Latin > French (Gaffiot)

vĭdēlĭcĕt⁹ (videre licet),
1 [acception primitive avec prop. inf.] on peut voir que, il est clair, évident que : Pl. St. 555 ; 557 ; Lucr. 1, 210 ; Cic. Att. 5, 11, 7 [ms] ; Gell. 17, 5, 9
2 adv., va de soi, il va sans dire, bien entendu, naturellement : Cic. Inv. 2, 14 ; Nat. 1, 69, etc. || [souvent ironique] évidemment, bien sûr : Cic. Br. 288 ; Cat. 2, 12, etc. || sans doute, apparemment : tuus videlicet salutaris consutalus, perniciosus meus Cic.

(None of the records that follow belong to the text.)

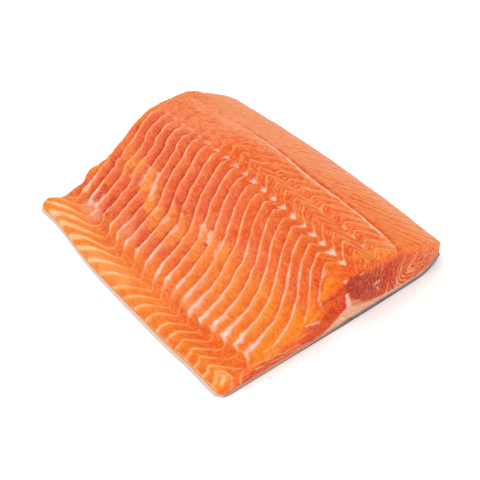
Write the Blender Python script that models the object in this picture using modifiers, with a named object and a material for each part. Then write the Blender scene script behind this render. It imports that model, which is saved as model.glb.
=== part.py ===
"""Salmon trout fillet: a full-width portion of one side of the fish, lying skin down.

Metres, +Z up. The origin is on the table under the middle of the portion. +X runs along the fish to
the cut end that shows, +Y to the edge of the back and -Y to the edge of the belly.

Three layers, each its own solid: the flesh, with its flakes in relief, the fat under it along the
side line, and the skin that both lie on.
"""

import bmesh
import bpy
import numpy as np

MM = 0.001

# The whole portion
LENGTH = 196.0 * MM  # along the fish, from cut to cut
WIDTH = 170.8 * MM  # belly edge to back edge
SKIN = 1.2 * MM
GAP = 0.3 * MM  # kept between one layer and the next
SKIN_PROUD = 0.8 * MM  # the skin shows past the flesh at the cuts and the back
BELLY_PROUD = 1.4 * MM  # and past it along the belly

# The skin lies flat, then curls up towards the back
CURL_FROM = 60.0 * MM
CURL_TO = 86.0 * MM
CURL_RISE = 3.4 * MM
CURL_BEND = 1.2  # over 1, the skin stays down longer

# Thickness of the fat across the fish: a wedge under the side line that thins out towards the back
FAT = (
    (-16.0, 0.5),
    (-10.0, 2.2),
    (-3.0, 6.2),
    (3.0, 10.0),
    (8.0, 9.0),
    (14.0, 6.8),
    (22.0, 4.6),
    (32.0, 3.0),
    (45.0, 1.8),
    (60.0, 1.2),
    (76.0, 0.5),
)

# Height of the flesh over the table, across the fish: y, then at the far cut, the middle, the near cut
SECTIONS = (
    (-86.0, 2.6, 2.8, 3.2),
    (-82.0, 4.6, 5.0, 5.6),
    (-76.0, 6.4, 8.6, 10.2),
    (-68.0, 7.8, 10.6, 13.2),
    (-58.0, 9.8, 12.0, 14.6),
    (-46.0, 11.6, 13.2, 15.6),
    (-30.0, 16.6, 16.8, 17.4),
    (-16.0, 23.8, 23.8, 23.4),
    (-4.0, 31.8, 31.8, 30.8),
    (10.0, 36.6, 36.2, 35.0),
    (24.0, 38.1, 37.5, 35.6),
    (36.0, 38.0, 37.5, 34.8),
    (43.0, 36.4, 36.8, 33.8),
    (53.0, 31.8, 32.0, 29.6),
    (67.0, 24.8, 24.6, 22.6),
    (79.0, 16.8, 17.2, 15.4),
    (86.0, 10.6, 11.2, 9.8),
)

# The seam between the back muscle and the loin, a sharp groove beside a low crest
GROOVE_Y = 44.8 * MM
GROOVE_HALF = 1.7 * MM
GROOVE_DEPTH = 1.3 * MM

# Flakes: one muscle segment for each pin bone, counted from the far cut
PIN_BONES = (0, 5, 10, 15, 20)
PIN_BONE_X = (-92.0, -50.5, -3.5, 43.0, 87.5)
PAST_SPACING = 8.9 * MM  # from seam to seam past the last pin bones
FIRST_FLAKE = -6
LAST_FLAKE = 23
# How far a flake's seam has run along the fish at y: at the far cut, the middle, the near cut
SEAM_RUN = (
    (-86.0, -20.0, 22.0, 16.0),
    (-78.0, -6.0, 26.0, 18.0),
    (-74.0, 1.5, 35.0, 28.5),
    (-70.0, 10.5, 39.5, 34.5),
    (-66.0, 17.5, 36.0, 38.0),
    (-60.0, 21.5, 31.0, 32.0),
    (-48.0, 17.0, 27.5, 27.5),
    (-34.0, 10.5, 20.5, 22.0),
    (-22.0, 6.5, 13.5, 14.0),
    (-10.0, 3.5, 6.5, 3.5),
    (0.0, 0.5, 3.0, -5.0),
    (6.0, 0.0, -1.5, -7.5),
    (16.0, 0.0, 0.0, 0.0),
    (88.0, 0.0, 0.0, 0.0),
)
# Places across one flake, and the share of the full relief there
FLAKE_ROWS = (0.0, 0.28, 0.62, 0.9)
FLAKE_SHARE = (0.75, 1.0, 0.62, 0.0)
FLAKE_DEPTH = 1.1 * MM
FLAKE_FADE = (9.0 * MM, 17.0 * MM)  # the relief dies out over this stretch of y

# Where the cuts run: y, then how far the cut stands back from the end of the skin
NEAR_CUT = (
    (-85.4, 7.0),
    (-83.4, 4.4),
    (-81.6, 1.4),
    (-77.0, 0.0),
    (0.0, 0.0),
    (45.0, 0.4),
    (64.0, 0.9),
    (75.0, 2.4),
    (85.4, 5.6),
)
FAR_CUT = (
    (-85.4, 12.0),
    (-80.0, 6.6),
    (-75.0, 4.8),
    (-66.0, 11.4),
    (-52.0, 10.0),
    (-43.0, 4.2),
    (-26.0, 4.4),
    (-8.0, 2.8),
    (6.0, 0.6),
    (36.0, 0.0),
    (50.0, 2.4),
    (68.0, 4.0),
    (85.4, 9.0),
)
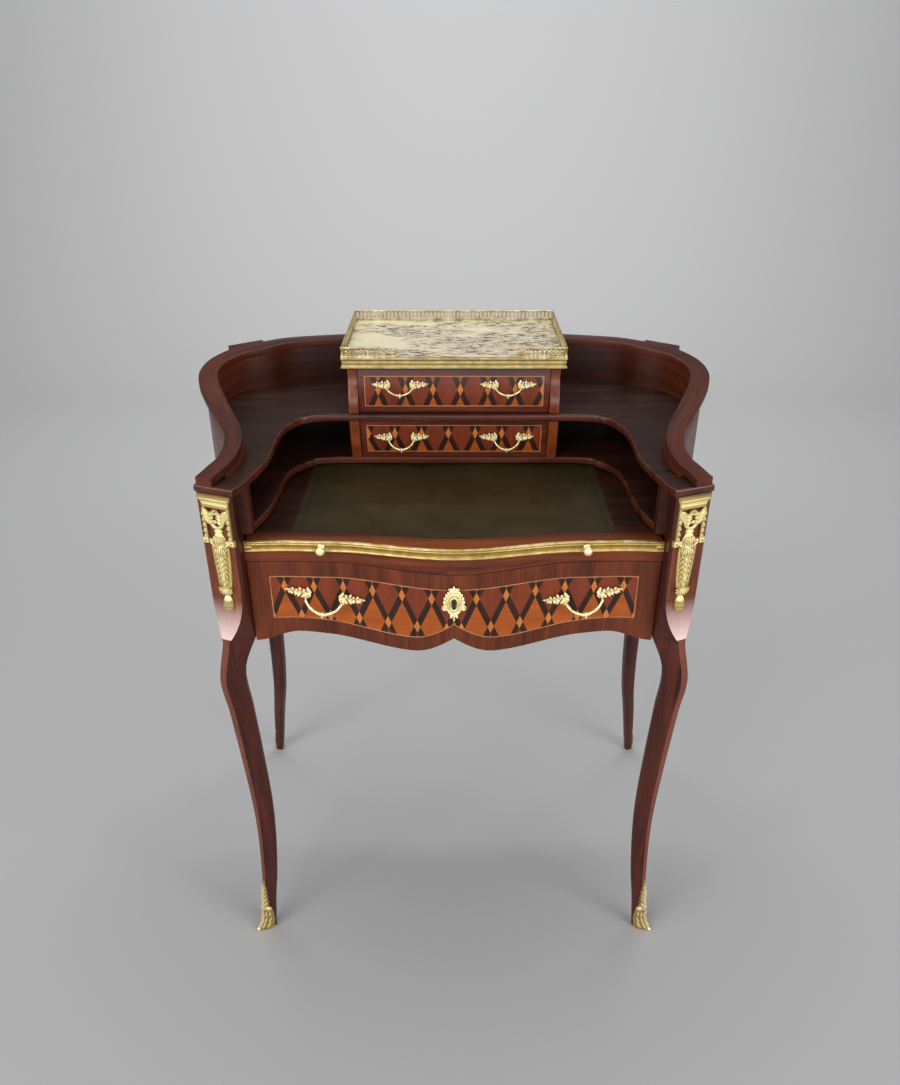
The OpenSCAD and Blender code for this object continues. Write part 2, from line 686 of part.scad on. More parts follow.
function middle(r) = [for (k = [0, 1]) (r[0][k] + r[1][k] + r[2][k] + r[3][k] + r[4][k] + r[5][k]) / 6];
function grown(r, v, by) = let (c = middle(r), d = v - c) v + by * d / norm(d);
cup_full = sabot_cup_h * 0.6;
toe_h = 36;
function shoe_share(z) = mix(0.12, 1, pow(1 - smooth((z - cup_full) / (sabot_h - cup_full)), 2.2));
// How far the front of the shoe reaches out to the toe's tip at height z
function toe_shift(foot, tip, z) = pow(1 - min(1, z / toe_h), 1.6)
    * (tip - (grown(foot, foot[0], mount_t) + grown(foot, foot[1], mount_t)) / 2);
function shoe_outside(r, share, shift) = let (t = mount_t * mix(0.6, 1, share))
    [grown(r, mix(r[0], r[5], share), t), grown(r, r[0], t) + shift,
    grown(r, r[1], t) + shift, grown(r, mix(r[1], r[2], share), t)];
function shoe_inside(r, share) = [for (v = [mix(r[1], r[2], share), r[1], r[0], mix(r[0], r[5], share)])
    grown(r, v, 0.05)];
function sole_inside(r) = [for (v = [mix(r[2], r[3], 0.3), r[3], r[4], mix(r[4], r[5], 0.7)])
    grown(r, v, mount_t * 0.7)];

front_toe = [belly_x - 18, -222];
rear_toe = [belly_x + 22, -front_most - 0.1];
module sabot(side, rear) {
    foot = rear ? rear_ring(leg_foot_z) : leg_ring(leg_foot_z);
    tip = rear ? rear_toe : front_toe;
    sole = [for (z = [0, leg_foot_z - 0.6])
        [for (v = concat(shoe_outside(foot, 1, toe_shift(foot, tip, z)), sole_inside(foot)))
            [v[0], v[1], z]]];
    shoe = [for (i = [0 : 18]) let (z = mix(leg_foot_z - 0.05, sabot_h, pow(i / 18, 1.3)),
        share = shoe_share(z), h = max(z, leg_foot_z), r = rear ? rear_ring(h) : leg_ring(h))
        [for (v = concat(shoe_outside(r, share, toe_shift(foot, tip, z)), shoe_inside(r, share)))
            [v[0], v[1], z]]];
    color(gilt) on_side(side) stack(concat(sole, shoe));
}

// Main drawer

function front_shape(half, low, high, steps) = concat(
    [for (i = [-steps : steps]) let (x = half * i / steps) [x, edge_z(x) + low]],
    [for (i = [steps : -1 : -steps]) let (x = half * i / steps) [x, top_z(x) + high]]);
face_steps = 30;

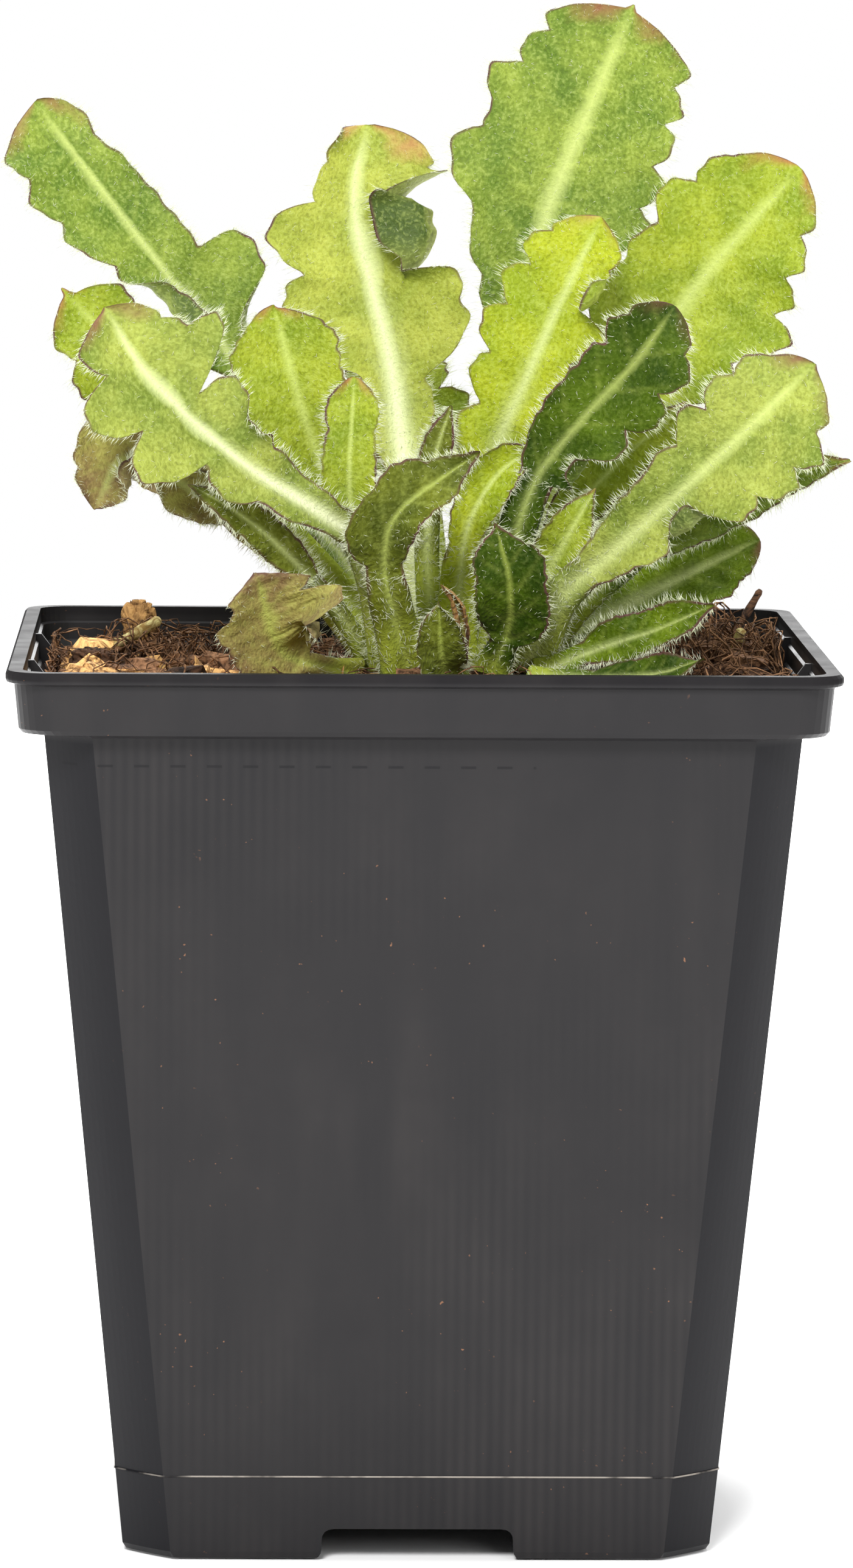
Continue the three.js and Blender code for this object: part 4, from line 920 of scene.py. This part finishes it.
# crown and litter
def makeKnob(name, node, material, slotName, power, roughness, seed, rows=40, around=60):
    # a ball squared off by power and stretched to the node's box, roughened by noise
    low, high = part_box(node)
    middle = np.array((low + high) / 2)
    half = np.array((high - low) / 2)
    tilt = np.linspace(0.02, math.pi - 0.02, rows)[:, None]
    turn = np.arange(around)[None, :] / around * 2 * np.pi
    ball = np.stack([np.sin(tilt) * np.cos(turn), np.sin(tilt) * np.sin(turn), np.cos(tilt) + 0 * turn], -1)
    block = np.sign(ball) * np.abs(ball) ** power
    size = float(half.max()) / mm
    rough = 0.82 + roughness * (noiseField(block, 1.1, seed) + 0.6 * noiseField(block, 0.4, seed + 1)
                                + 0.35 * noiseField(block * [1, 1, 0.3], 0.15, seed + 2))
    points = middle + block * half * np.clip(rough, 0.45, 1.0)[..., None]
    vertices, faces = closedRings(points, flip=True)
    tones = np.full(len(vertices), 0.3)
    addPiece(makeObject(name, vertices, faces, material, {"tone": tones}), slotName, node)


crownSkin = barkMaterial("crownSkin", (70, 62, 34), (138, 128, 70))
straw = barkMaterial("strawStem", (150, 122, 70), (206, 184, 126))
driedLeaf = barkMaterial("driedLeaf", (96, 62, 34), (150, 118, 58))
makeKnob("crown", "crown", crownSkin, "crown", 0.9, 0.12, 21)
for name, node, material, slotName, seed in (
    ("barkChipTall", "bark_chip_tall", barkPale, "bark", 22),
    ("barkChipDark", "bark_chip_dark", barkDark, "bark", 23),
    ("barkChipFront", "bark_chip_front", barkPale, "bark", 24),
    ("barkChipBack", "bark_chip_back", barkPale, "bark", 25),
    ("barkChipRight", "bark_chip_right", barkDark, "bark", 26),
    ("driedLeaf", "dried_leaf", driedLeaf, "old_leaf", 27),
):
    makeKnob(name, node, material, slotName, 0.7, 0.26, seed)


def makeStick(name, node, points, radius, material, slotName):
    # a tube along the same few points as its node, swelling a little at its joints
    line, length = routeThrough(points, 30)
    swell = 1 + 0.12 * np.sin(np.linspace(0, 1, 30) * 19)
    swell[[0, -1]] *= 0.6
    piece = makeTubes(name, line[None] * mm, (radius * swell * mm)[None], material, sides=12)
    addPiece(piece, slotName, node)


makeStick("deadStem", "dead_stem", [(-38, 18, 94.9), (-33, 15, 97), (-29, 13, 99.5)], 0.65, straw, "straw")
makeStick("strawStick", "straw_stick", [(36, 12, 94.8), (36.6, 10, 97), (37, 8.5, 99)], 0.65, straw, "straw")
makeStick("twig", "twig", [(33, 18, 94.8), (37, 20, 98), (40, 22, 102.5)], 0.45, barkDark, "bark")
print("crown and litter made")


# floor, light and camera
floorLook = {"radius": 1.2, "glowFrom": 0.036, "glowTo": 0.07, "glow": 0.8, "white": 0.93}


def makeFloor():
    # a white disc; away from the pot it glows a little, so that it stays as white as the background
    mesh = bpy.data.meshes.new("floor")
    turn = np.arange(96) / 96 * 2 * np.pi
    rim = floorLook["radius"] * np.stack([np.cos(turn), np.sin(turn), 0 * turn], -1)
    mesh.from_pydata(rim.tolist(), [], [list(range(96))])
    material, tree, shader = newMaterial("floorWhite", 0.95, specular=0.05)
    shader.inputs["Base Color"].default_value = (*[floorLook["white"]] * 3, 1)
    shader.inputs["Emission Color"].default_value = (1, 1, 1, 1)
    place = addNode(tree, "ShaderNodeTexCoord").outputs["Object"]
    reach = addNode(tree, "ShaderNodeVectorMath", {0: place}, operation="LENGTH").outputs["Value"]
    glow = remap(tree, reach, floorLook["glowFrom"], floorLook["glowTo"], 0.0, floorLook["glow"])
    tree.links.new(glow, shader.inputs["Emission Strength"])
    mesh.materials.append(material)
    floor = bpy.data.objects.new("floor", mesh)
    bpy.context.scene.collection.objects.link(floor)


def makeWorld(lightStrength, backgroundStrength):
    # what the camera sees is plain white; the light that it gives is softer
    world = bpy.data.worlds.new("studio")
    world.use_nodes = True
    tree = world.node_tree
    background = tree.nodes["Background"]
    background.inputs["Color"].default_value = (1, 1, 1, 1)
    seen = addNode(tree, "ShaderNodeLightPath").outputs["Is Camera Ray"]
    strength = remap(tree, seen, 0.0, 1.0, lightStrength, backgroundStrength)
    tree.links.new(strength, background.inputs["Strength"])
    bpy.context.scene.world = world


def addLight(name, place, aim, size, power):
    data = bpy.data.lights.new(name, "AREA")
    data.size = size
    data.energy = power
    light = bpy.data.objects.new(name, data)
    light.location = place
    light.rotation_euler = (Vector(aim) - Vector(place)).to_track_quat("-Z", "Y").to_euler()
    bpy.context.scene.collection.objects.link(light)


makeFloor()
makeWorld(0.38, 1.0)
addLight("keyLight", (-0.22, -1.0, 0.85), (0, 0, 0.12), 0.35, 19)
addLight("fillLight", (0.45, -1.0, 0.5), (0, 0, 0.12), 0.5, 4)
addLight("topLight", (0, 0.1, 1.1), (0, 0, 0), 0.7, 9)
addLight("backLight", (0.1, 0.9, 0.55), (0, 0, 0.12), 0.7, 9)

camera = {
    "place": (-20.7 * mm, -902.3 * mm, 176.1 * mm), "yaw": -1.39, "down": 5.94, "roll": 0.41, "lens": 185.3,
}
cameraData = bpy.data.cameras.new("camera")
cameraData.lens = camera["lens"]
cameraData.sensor_width = 36
cameraData.clip_start = 0.05
cameraObject = bpy.data.objects.new("camera", cameraData)
bpy.context.scene.collection.objects.link(cameraObject)
cameraObject.matrix_world = (Matrix.Translation(camera["place"])
                             @ Matrix.Rotation(math.radians(camera["yaw"]), 4, "Z")
                             @ Matrix.Rotation(math.radians(90 - camera["down"]), 4, "X")
                             @ Matrix.Rotation(math.radians(camera["roll"]), 4, "Z"))
bpy.context.scene.camera = cameraObject
bpy.context.scene.view_settings.view_transform = "Standard"
print("camera and lights set")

Phil. 2, 15, apparemment ton consulat sauva Rome et le mien l’a perdue ! cf. Cic. Fin. 2, 75 ; Cæc. 44 ; Clu. 148, etc.

Latin > German (Georges)

vidēlicet, Adv. (aus videre licet, wie scilicet gebildet, also: man kann sehen, es ist leicht zu sehen), dient im allg. dazu, das Vorhergehende zu bestätigen und zu vervollständigen, u. zwar: I) eig.: a) übh., es ist offenbar, leicht ersichtlich, natürlich, α) mit folg. Acc. u. Infin. (wegen videre), videlicet, parcum illum fuisse senem, Plaut.: esse videlicet in terris primordia rerum, Lucr. – β) als bloße Partikel, hic de nostris verbis errat videlicet, der versteht sicherlich meine Worte falsch, Ter.: quae videlicet ille non ex agri consitura, sed ex doctrinae indiciis interpretabatur, Cic. – γ) elliptisch, bei Antworten, quid metuebant? vim videlicet, offenbar die Gewalt, Cic.: qui eorum... quorum? Videlicet qui supra scripti sunt, Cic. – b) ironisch, zum Ausdruck des Gegenteils, versteht sich, natürlich, freilich, tuus videlicet salutaris consulatus, perniciosus meus, Cic.: homo videlicet timidus et permodestus (von Katilina), Cic. – II) übtr., zur bloßen Ergänzung od. Erklärung, nämlich, venisse tempus iis, qui in timore fuissent, coniuratos videlicet dicebat, ulciscendi se, Cic.